### EXERCISE:
Among the records that follow, find the line with "Model this object" and the line with "const PAD_EDGE_R = 2.2;". Set down those lines and all lines between them exactly, without adding anything.

— BEGIN DATA PROVIDED —

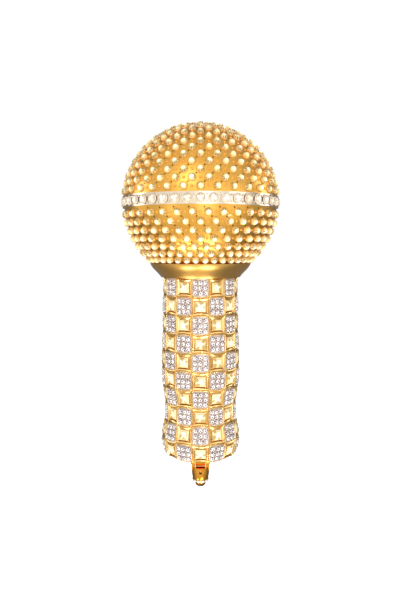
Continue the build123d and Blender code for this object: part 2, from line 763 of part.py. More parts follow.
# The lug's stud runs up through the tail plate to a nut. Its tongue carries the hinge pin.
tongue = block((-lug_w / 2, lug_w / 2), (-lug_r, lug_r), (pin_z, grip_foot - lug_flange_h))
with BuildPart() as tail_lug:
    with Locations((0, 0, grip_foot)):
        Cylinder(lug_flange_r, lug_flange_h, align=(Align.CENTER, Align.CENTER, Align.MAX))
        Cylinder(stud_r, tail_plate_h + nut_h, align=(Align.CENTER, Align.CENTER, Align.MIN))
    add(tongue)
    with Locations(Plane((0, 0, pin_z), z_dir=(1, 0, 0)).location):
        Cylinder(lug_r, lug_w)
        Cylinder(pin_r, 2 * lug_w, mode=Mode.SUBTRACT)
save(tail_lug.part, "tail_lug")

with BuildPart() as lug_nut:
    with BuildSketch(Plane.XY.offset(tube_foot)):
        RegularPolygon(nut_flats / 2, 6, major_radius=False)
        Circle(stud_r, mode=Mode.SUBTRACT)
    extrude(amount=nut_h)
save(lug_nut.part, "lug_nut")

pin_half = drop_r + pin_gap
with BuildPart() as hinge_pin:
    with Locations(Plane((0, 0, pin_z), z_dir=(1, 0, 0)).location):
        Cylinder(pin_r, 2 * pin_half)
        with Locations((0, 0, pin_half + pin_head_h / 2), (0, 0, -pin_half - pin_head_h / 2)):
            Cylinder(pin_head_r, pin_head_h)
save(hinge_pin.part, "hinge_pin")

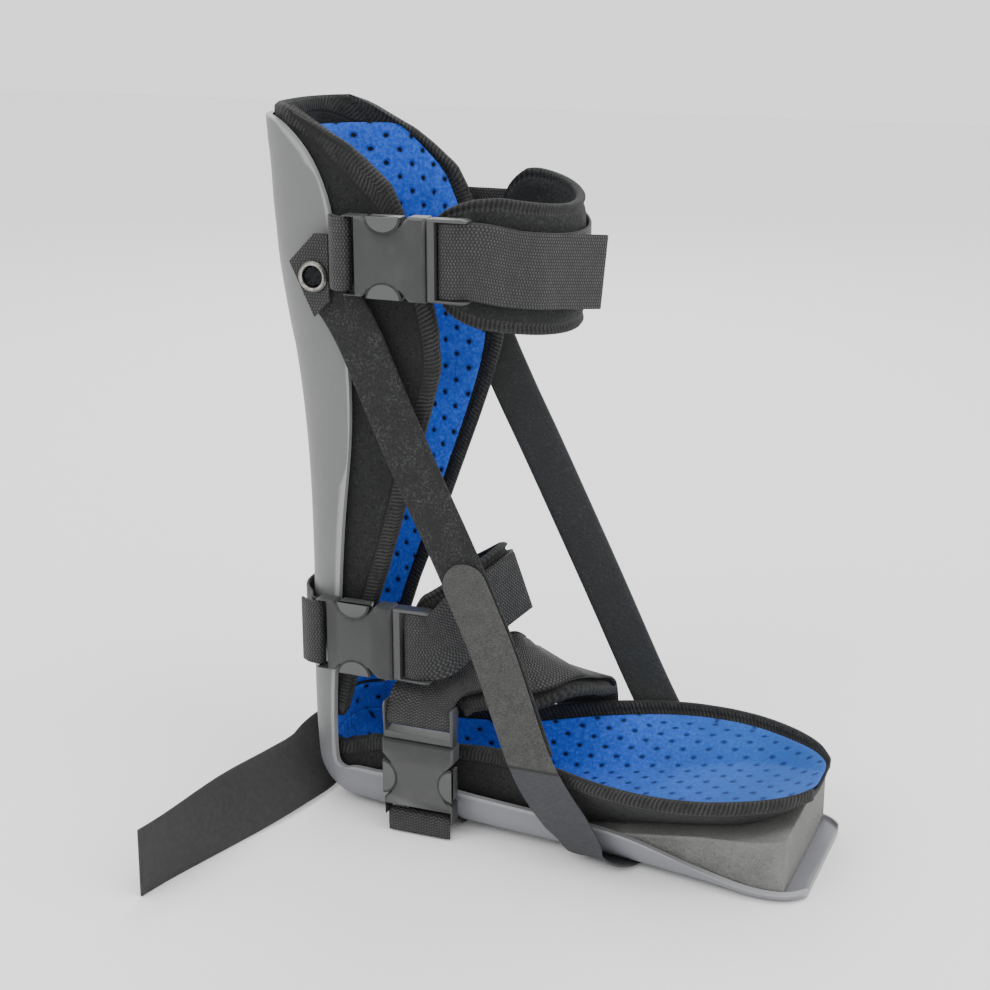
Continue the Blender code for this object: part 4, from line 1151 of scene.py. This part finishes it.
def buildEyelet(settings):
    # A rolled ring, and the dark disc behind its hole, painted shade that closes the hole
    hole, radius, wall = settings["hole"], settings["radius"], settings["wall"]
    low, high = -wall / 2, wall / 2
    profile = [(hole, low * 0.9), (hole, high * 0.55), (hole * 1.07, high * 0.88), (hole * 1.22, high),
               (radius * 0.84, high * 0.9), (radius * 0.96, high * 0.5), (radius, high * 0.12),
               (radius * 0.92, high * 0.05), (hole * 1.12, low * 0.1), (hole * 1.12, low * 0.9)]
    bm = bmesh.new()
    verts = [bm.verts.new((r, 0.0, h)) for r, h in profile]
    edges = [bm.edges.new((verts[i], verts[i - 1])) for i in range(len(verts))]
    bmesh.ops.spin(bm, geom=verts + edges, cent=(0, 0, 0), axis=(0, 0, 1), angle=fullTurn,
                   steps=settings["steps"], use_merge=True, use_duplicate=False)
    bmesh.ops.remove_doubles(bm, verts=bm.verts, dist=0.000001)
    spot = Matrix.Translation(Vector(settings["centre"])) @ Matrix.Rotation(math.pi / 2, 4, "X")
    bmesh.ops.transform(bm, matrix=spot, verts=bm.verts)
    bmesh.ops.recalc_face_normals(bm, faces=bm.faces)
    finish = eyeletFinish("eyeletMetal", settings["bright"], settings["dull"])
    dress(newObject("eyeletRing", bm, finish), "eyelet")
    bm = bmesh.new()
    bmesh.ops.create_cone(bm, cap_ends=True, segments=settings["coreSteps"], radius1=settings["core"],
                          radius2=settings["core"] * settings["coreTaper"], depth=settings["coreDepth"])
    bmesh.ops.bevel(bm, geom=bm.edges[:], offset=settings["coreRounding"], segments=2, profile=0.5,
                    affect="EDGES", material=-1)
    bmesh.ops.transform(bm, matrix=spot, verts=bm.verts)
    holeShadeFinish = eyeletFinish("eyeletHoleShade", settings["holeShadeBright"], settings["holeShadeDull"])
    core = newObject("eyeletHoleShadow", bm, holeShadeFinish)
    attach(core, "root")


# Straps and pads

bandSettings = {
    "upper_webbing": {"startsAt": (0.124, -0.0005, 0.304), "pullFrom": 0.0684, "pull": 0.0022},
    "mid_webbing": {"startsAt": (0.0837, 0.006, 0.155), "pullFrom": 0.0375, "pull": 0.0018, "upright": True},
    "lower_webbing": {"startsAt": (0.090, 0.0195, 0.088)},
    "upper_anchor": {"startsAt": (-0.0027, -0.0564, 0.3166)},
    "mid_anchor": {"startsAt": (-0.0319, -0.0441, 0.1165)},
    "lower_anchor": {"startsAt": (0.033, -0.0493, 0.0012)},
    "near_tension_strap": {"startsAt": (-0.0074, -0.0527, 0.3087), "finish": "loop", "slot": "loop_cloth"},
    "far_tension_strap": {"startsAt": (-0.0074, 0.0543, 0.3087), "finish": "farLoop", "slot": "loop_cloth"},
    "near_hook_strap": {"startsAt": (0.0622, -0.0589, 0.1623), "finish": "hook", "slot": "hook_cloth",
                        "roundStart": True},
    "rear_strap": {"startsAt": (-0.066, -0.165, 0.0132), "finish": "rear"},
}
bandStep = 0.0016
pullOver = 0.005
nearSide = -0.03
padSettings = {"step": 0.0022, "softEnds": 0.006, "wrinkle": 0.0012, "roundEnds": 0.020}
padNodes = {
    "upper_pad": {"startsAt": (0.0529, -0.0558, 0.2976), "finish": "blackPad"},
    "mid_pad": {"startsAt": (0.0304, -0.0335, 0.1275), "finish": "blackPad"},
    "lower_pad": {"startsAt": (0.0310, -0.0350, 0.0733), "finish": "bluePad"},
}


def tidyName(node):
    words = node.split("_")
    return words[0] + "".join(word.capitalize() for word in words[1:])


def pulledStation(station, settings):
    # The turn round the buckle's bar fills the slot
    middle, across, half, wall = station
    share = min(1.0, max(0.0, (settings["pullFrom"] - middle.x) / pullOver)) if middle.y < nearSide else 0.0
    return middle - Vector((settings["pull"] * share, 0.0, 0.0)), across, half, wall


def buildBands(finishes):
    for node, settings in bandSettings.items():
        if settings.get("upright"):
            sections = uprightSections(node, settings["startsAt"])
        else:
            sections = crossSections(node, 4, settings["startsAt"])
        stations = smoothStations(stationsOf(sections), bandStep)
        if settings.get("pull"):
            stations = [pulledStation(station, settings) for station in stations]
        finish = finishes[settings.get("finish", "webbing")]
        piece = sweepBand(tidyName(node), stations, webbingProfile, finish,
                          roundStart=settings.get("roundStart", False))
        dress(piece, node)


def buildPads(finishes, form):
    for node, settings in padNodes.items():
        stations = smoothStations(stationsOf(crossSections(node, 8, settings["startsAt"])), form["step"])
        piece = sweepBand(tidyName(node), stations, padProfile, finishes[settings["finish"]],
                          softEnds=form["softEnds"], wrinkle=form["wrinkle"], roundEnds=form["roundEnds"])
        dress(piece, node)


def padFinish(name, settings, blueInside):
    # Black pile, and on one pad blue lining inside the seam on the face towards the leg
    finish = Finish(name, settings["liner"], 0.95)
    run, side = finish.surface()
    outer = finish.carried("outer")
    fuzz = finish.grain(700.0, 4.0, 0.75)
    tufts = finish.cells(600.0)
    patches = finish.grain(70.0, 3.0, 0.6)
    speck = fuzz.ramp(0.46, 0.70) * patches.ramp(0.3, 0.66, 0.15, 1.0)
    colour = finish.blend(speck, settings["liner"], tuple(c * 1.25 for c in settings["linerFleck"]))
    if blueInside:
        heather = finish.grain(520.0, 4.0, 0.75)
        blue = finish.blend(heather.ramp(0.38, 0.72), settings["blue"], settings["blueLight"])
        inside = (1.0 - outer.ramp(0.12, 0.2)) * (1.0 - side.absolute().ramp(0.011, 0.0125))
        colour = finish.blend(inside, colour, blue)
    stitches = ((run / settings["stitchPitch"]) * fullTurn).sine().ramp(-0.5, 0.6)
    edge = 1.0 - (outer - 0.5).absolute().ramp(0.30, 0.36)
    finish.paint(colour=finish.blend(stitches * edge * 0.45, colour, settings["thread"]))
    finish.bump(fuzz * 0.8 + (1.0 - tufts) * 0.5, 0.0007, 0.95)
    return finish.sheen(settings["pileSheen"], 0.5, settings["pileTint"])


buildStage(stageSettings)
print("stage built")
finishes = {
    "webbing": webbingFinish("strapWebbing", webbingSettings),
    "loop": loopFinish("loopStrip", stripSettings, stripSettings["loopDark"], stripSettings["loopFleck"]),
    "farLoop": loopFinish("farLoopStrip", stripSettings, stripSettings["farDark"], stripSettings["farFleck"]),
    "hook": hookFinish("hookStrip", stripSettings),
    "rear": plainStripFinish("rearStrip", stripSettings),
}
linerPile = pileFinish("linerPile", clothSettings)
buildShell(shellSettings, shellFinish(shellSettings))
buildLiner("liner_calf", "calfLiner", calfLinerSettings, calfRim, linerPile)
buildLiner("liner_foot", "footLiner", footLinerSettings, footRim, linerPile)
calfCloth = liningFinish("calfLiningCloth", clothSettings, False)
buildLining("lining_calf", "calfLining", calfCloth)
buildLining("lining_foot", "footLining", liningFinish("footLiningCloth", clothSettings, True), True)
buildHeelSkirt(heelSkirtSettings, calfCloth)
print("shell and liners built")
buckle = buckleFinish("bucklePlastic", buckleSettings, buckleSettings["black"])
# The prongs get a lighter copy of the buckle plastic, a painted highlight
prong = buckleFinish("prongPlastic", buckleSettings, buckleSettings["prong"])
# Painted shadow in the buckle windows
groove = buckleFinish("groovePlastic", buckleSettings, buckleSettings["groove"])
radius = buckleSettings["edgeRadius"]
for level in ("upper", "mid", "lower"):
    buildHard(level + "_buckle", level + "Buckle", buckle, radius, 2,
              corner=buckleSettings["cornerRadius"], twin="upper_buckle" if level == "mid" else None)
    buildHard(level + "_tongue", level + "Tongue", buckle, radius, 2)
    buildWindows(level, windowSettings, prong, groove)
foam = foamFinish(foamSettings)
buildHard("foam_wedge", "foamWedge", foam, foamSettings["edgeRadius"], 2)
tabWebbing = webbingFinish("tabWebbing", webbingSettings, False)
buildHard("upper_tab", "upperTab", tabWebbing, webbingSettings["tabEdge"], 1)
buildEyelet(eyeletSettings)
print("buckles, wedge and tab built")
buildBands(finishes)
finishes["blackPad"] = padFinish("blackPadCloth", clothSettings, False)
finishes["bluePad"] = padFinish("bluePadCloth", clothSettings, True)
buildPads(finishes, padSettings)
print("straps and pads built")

— END DATA PROVIDED —
— BEGIN DATA PROVIDED —

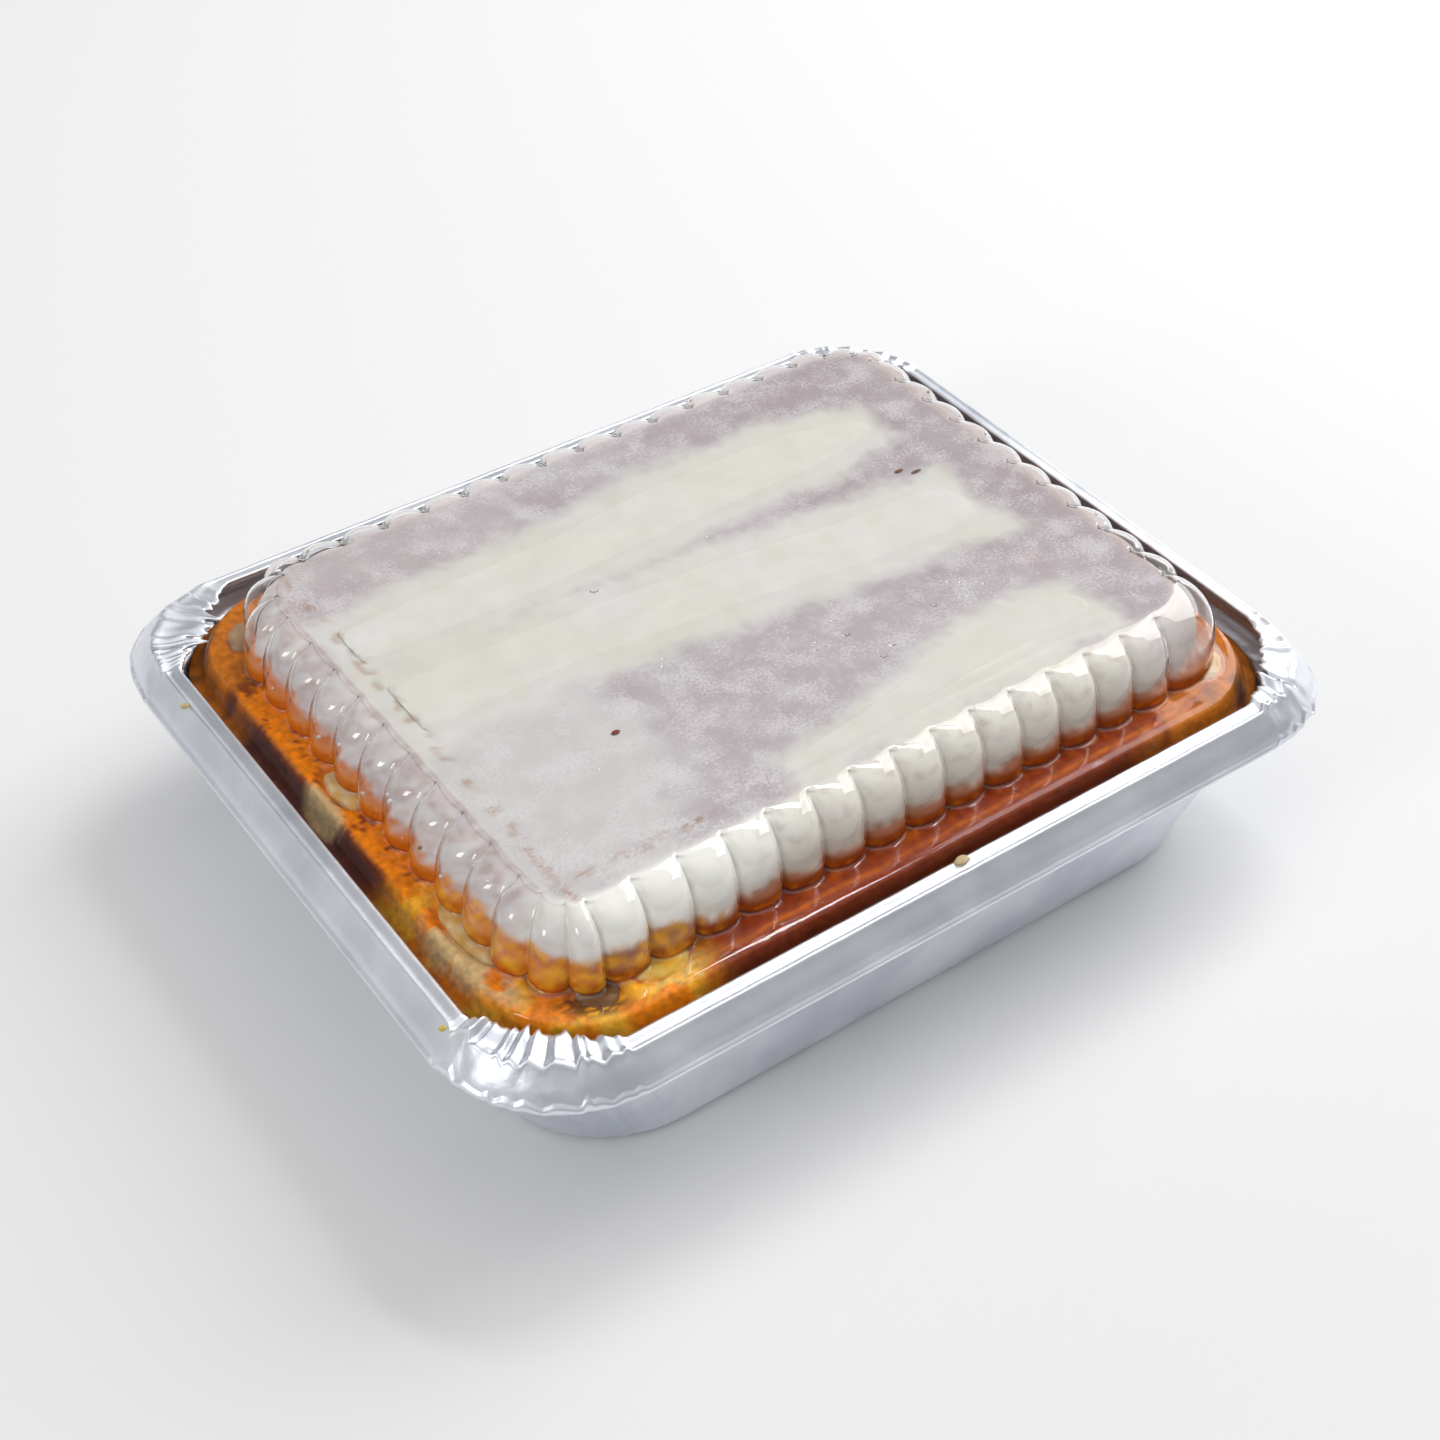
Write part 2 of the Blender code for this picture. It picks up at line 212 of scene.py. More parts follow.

— END DATA PROVIDED —
— BEGIN DATA PROVIDED —

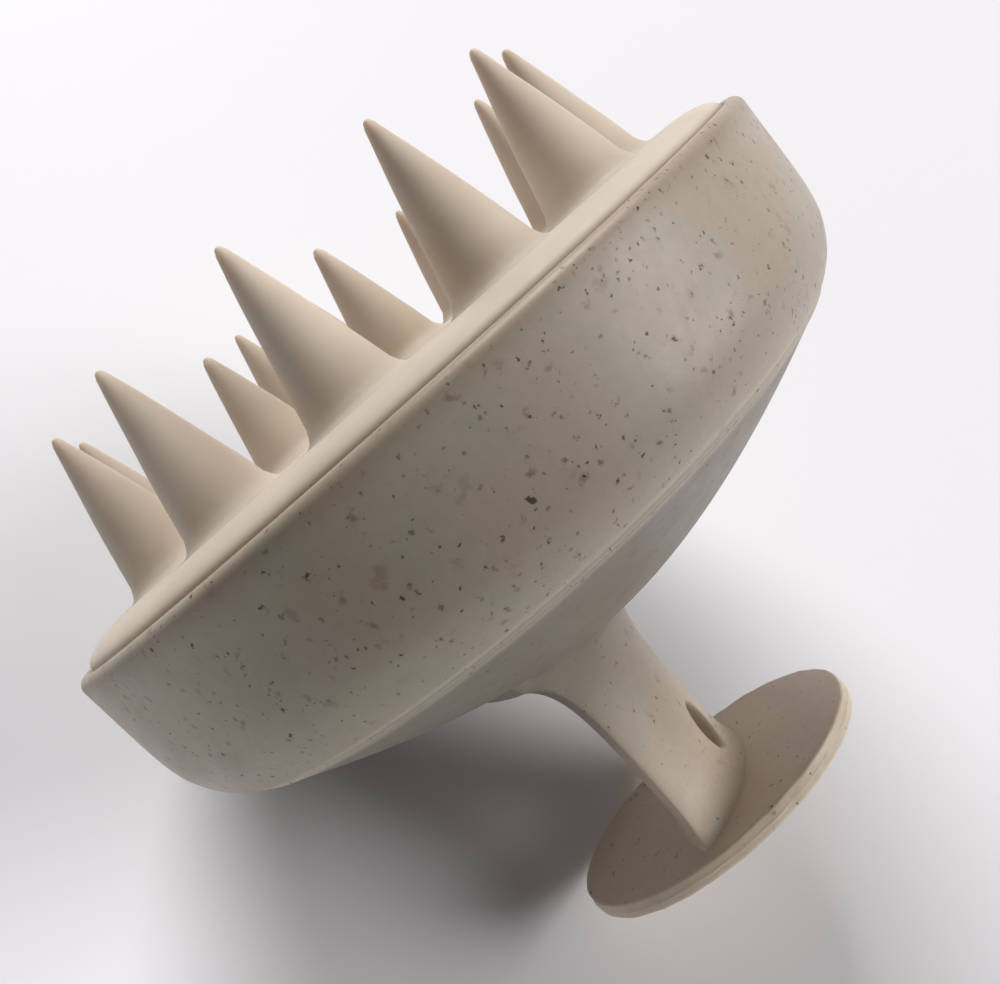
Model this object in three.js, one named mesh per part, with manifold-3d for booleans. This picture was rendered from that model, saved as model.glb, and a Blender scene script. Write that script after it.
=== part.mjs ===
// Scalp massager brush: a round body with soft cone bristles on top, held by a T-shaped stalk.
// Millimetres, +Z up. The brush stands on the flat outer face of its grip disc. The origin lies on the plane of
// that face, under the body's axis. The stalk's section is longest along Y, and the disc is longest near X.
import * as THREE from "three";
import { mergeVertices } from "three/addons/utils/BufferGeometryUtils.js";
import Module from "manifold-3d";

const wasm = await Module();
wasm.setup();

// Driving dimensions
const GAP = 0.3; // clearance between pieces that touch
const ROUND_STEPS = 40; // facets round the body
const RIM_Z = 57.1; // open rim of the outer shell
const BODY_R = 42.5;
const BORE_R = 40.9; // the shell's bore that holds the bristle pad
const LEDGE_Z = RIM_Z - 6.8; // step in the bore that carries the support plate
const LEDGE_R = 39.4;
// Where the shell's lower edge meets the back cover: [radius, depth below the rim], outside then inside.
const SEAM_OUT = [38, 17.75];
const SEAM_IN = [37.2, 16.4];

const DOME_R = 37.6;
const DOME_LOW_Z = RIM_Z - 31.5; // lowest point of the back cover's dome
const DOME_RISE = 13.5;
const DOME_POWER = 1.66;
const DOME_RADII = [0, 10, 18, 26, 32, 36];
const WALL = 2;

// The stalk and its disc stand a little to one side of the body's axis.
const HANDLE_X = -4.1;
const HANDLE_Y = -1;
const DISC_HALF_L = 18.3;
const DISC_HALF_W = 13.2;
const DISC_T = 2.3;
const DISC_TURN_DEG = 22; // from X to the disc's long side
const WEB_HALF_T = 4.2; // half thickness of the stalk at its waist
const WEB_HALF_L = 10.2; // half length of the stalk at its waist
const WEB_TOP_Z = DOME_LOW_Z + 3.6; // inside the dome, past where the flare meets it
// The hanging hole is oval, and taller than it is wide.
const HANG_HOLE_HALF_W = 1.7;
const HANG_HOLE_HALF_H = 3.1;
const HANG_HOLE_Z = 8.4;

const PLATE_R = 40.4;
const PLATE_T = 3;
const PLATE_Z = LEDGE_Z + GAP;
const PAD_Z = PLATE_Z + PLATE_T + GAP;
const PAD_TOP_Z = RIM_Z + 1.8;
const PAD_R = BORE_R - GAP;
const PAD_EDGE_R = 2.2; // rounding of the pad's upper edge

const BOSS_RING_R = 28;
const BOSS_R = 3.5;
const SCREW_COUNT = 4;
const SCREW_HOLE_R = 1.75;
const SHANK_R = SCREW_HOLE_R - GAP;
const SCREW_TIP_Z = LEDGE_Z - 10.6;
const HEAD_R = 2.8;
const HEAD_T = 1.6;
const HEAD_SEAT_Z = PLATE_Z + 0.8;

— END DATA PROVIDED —

### ANSWER TO THE PROBLEM:
Model this object in three.js, one named mesh per part, with manifold-3d for booleans. This picture was rendered from that model, saved as model.glb, and a Blender scene script. Write that script after it.
=== part.mjs ===
// Scalp massager brush: a round body with soft cone bristles on top, held by a T-shaped stalk.
// Millimetres, +Z up. The brush stands on the flat outer face of its grip disc. The origin lies on the plane of
// that face, under the body's axis. The stalk's section is longest along Y, and the disc is longest near X.
import * as THREE from "three";
import { mergeVertices } from "three/addons/utils/BufferGeometryUtils.js";
import Module from "manifold-3d";

const wasm = await Module();
wasm.setup();

// Driving dimensions
const GAP = 0.3; // clearance between pieces that touch
const ROUND_STEPS = 40; // facets round the body
const RIM_Z = 57.1; // open rim of the outer shell
const BODY_R = 42.5;
const BORE_R = 40.9; // the shell's bore that holds the bristle pad
const LEDGE_Z = RIM_Z - 6.8; // step in the bore that carries the support plate
const LEDGE_R = 39.4;
// Where the shell's lower edge meets the back cover: [radius, depth below the rim], outside then inside.
const SEAM_OUT = [38, 17.75];
const SEAM_IN = [37.2, 16.4];

const DOME_R = 37.6;
const DOME_LOW_Z = RIM_Z - 31.5; // lowest point of the back cover's dome
const DOME_RISE = 13.5;
const DOME_POWER = 1.66;
const DOME_RADII = [0, 10, 18, 26, 32, 36];
const WALL = 2;

// The stalk and its disc stand a little to one side of the body's axis.
const HANDLE_X = -4.1;
const HANDLE_Y = -1;
const DISC_HALF_L = 18.3;
const DISC_HALF_W = 13.2;
const DISC_T = 2.3;
const DISC_TURN_DEG = 22; // from X to the disc's long side
const WEB_HALF_T = 4.2; // half thickness of the stalk at its waist
const WEB_HALF_L = 10.2; // half length of the stalk at its waist
const WEB_TOP_Z = DOME_LOW_Z + 3.6; // inside the dome, past where the flare meets it
// The hanging hole is oval, and taller than it is wide.
const HANG_HOLE_HALF_W = 1.7;
const HANG_HOLE_HALF_H = 3.1;
const HANG_HOLE_Z = 8.4;

const PLATE_R = 40.4;
const PLATE_T = 3;
const PLATE_Z = LEDGE_Z + GAP;
const PAD_Z = PLATE_Z + PLATE_T + GAP;
const PAD_TOP_Z = RIM_Z + 1.8;
const PAD_R = BORE_R - GAP;
const PAD_EDGE_R = 2.2; // rounding of the pad's upper edge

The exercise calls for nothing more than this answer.